Find each line with the string "names" and copy it.
-.-.-
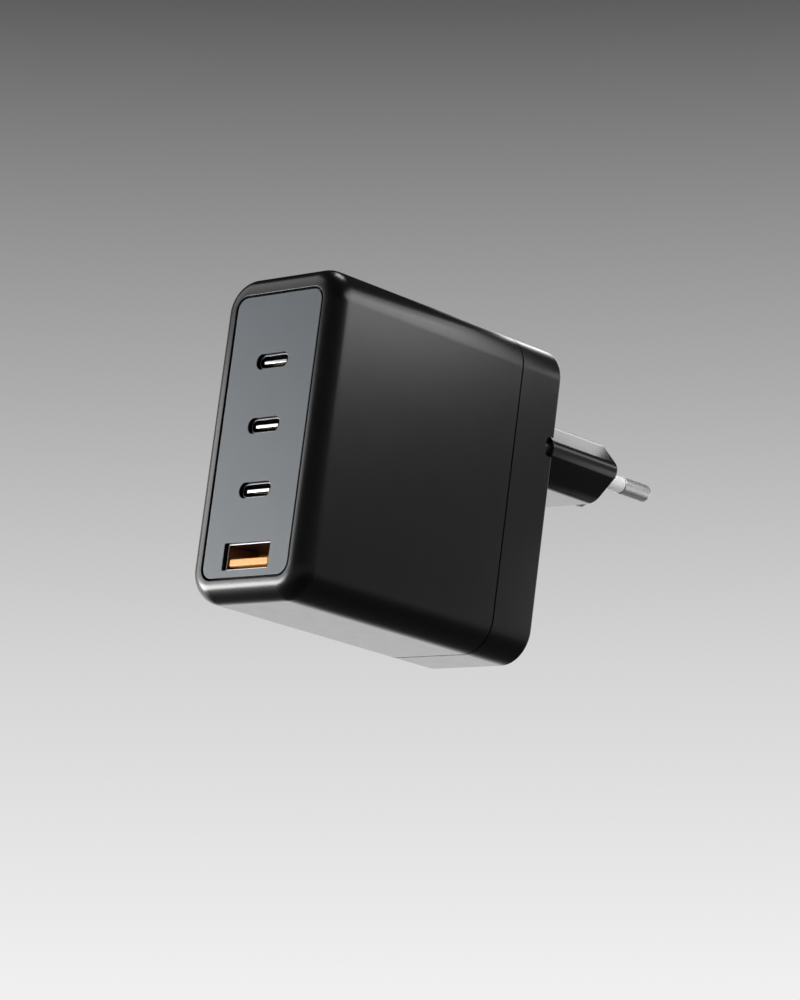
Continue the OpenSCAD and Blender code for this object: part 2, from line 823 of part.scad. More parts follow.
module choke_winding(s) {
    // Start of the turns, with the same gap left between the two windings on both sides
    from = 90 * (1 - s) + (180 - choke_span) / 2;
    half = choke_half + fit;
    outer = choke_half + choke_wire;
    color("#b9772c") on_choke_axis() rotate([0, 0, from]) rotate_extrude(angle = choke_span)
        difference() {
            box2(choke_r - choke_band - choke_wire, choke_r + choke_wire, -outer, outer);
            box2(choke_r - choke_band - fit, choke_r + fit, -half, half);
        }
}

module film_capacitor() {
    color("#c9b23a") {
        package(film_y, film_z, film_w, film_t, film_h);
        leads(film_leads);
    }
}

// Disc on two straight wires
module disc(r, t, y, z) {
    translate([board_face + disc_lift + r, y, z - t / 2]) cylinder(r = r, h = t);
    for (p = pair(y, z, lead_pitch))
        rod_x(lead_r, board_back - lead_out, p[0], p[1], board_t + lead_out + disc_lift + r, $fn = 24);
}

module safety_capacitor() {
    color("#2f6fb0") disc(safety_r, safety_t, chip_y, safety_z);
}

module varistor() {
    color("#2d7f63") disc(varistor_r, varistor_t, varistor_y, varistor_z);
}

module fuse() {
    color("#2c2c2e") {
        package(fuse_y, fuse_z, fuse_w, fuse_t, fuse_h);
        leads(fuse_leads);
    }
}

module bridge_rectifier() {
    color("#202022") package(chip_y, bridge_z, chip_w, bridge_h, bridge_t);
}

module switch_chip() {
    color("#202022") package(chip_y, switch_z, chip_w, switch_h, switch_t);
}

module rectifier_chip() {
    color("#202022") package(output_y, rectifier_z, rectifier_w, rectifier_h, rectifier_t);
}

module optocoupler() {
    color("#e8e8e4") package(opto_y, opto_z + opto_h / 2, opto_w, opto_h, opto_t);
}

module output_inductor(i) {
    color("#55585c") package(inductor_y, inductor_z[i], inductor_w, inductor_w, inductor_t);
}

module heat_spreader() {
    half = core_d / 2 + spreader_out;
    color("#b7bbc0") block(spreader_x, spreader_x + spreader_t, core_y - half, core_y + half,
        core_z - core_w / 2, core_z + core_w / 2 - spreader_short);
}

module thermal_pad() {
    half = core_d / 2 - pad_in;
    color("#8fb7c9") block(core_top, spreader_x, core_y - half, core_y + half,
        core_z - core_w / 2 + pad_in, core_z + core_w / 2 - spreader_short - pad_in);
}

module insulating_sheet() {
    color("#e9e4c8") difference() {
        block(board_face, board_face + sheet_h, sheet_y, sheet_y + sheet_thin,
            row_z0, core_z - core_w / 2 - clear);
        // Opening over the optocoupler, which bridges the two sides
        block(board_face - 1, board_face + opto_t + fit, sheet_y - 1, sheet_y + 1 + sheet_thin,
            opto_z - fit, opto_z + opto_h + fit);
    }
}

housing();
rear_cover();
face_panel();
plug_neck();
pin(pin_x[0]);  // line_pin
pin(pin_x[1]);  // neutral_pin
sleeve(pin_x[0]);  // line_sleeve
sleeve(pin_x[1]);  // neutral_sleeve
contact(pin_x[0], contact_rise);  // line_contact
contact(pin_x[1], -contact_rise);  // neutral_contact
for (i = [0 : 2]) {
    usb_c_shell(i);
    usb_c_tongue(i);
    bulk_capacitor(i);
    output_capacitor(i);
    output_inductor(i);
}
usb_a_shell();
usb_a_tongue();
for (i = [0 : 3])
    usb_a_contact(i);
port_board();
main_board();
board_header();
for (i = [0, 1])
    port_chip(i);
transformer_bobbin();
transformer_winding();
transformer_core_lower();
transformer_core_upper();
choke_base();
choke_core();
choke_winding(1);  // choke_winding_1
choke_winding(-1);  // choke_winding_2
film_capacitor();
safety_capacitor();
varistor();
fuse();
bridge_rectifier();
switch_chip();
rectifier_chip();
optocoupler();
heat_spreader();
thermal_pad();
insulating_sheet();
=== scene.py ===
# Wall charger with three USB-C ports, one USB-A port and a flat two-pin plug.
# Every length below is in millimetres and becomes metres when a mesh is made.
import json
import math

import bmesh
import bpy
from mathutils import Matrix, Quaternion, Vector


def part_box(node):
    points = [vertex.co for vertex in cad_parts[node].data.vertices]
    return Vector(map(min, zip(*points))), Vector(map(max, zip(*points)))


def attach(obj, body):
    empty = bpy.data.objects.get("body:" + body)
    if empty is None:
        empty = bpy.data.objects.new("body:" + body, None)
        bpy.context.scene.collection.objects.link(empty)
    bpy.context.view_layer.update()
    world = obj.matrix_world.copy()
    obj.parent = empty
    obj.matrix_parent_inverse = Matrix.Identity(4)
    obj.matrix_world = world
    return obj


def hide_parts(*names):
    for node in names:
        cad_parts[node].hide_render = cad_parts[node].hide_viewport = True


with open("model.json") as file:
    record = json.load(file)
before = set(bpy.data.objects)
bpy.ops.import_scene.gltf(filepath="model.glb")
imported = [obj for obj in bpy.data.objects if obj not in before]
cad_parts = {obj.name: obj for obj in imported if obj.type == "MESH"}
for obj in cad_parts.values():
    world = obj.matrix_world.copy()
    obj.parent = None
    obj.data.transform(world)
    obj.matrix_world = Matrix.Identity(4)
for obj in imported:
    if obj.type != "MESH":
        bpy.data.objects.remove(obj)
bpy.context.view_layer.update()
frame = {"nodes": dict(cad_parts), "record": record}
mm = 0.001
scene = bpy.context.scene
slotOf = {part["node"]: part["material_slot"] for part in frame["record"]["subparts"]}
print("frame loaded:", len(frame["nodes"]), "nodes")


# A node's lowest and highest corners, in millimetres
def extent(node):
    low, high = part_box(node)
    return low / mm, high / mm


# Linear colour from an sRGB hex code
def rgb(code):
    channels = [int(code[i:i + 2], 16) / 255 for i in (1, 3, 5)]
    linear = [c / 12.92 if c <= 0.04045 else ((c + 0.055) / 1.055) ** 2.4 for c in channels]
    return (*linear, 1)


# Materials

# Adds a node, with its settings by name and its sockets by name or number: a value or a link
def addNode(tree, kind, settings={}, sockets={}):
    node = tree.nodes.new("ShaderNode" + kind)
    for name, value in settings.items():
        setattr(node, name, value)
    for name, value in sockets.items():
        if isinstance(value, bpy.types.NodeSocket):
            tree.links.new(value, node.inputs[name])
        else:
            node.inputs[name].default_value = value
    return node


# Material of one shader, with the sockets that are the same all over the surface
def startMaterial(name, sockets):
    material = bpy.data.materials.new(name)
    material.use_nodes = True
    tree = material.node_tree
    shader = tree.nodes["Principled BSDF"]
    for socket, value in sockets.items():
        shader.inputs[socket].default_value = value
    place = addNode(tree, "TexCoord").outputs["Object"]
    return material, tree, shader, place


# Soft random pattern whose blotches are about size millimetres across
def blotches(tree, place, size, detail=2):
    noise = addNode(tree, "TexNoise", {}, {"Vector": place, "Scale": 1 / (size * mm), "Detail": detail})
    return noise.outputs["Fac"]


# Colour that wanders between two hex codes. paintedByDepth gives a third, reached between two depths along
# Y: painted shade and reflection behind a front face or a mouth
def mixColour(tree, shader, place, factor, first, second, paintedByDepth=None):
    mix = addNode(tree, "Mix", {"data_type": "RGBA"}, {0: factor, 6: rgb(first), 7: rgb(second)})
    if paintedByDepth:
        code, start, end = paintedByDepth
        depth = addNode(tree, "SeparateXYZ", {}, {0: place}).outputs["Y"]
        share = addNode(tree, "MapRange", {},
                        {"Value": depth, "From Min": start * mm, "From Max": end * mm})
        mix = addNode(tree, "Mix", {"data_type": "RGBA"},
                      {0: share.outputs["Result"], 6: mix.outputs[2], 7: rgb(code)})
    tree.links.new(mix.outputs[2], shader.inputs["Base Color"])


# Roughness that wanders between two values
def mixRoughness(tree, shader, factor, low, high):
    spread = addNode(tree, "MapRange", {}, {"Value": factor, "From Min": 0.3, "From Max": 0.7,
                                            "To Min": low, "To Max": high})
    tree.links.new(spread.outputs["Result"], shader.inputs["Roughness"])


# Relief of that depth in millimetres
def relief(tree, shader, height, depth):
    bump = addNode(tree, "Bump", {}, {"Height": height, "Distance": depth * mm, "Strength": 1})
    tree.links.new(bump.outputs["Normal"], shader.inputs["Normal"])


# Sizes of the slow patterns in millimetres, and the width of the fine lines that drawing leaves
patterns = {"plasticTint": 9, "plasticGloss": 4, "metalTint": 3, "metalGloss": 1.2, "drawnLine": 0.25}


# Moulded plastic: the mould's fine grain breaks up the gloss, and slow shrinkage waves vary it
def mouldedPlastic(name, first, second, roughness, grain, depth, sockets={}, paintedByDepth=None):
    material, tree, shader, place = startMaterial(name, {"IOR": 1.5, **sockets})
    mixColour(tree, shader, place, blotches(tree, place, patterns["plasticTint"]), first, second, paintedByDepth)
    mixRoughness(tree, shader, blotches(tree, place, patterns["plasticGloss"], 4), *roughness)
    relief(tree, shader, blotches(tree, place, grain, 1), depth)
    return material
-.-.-
> [Written reply]
def hide_parts(*names):
    for node in names:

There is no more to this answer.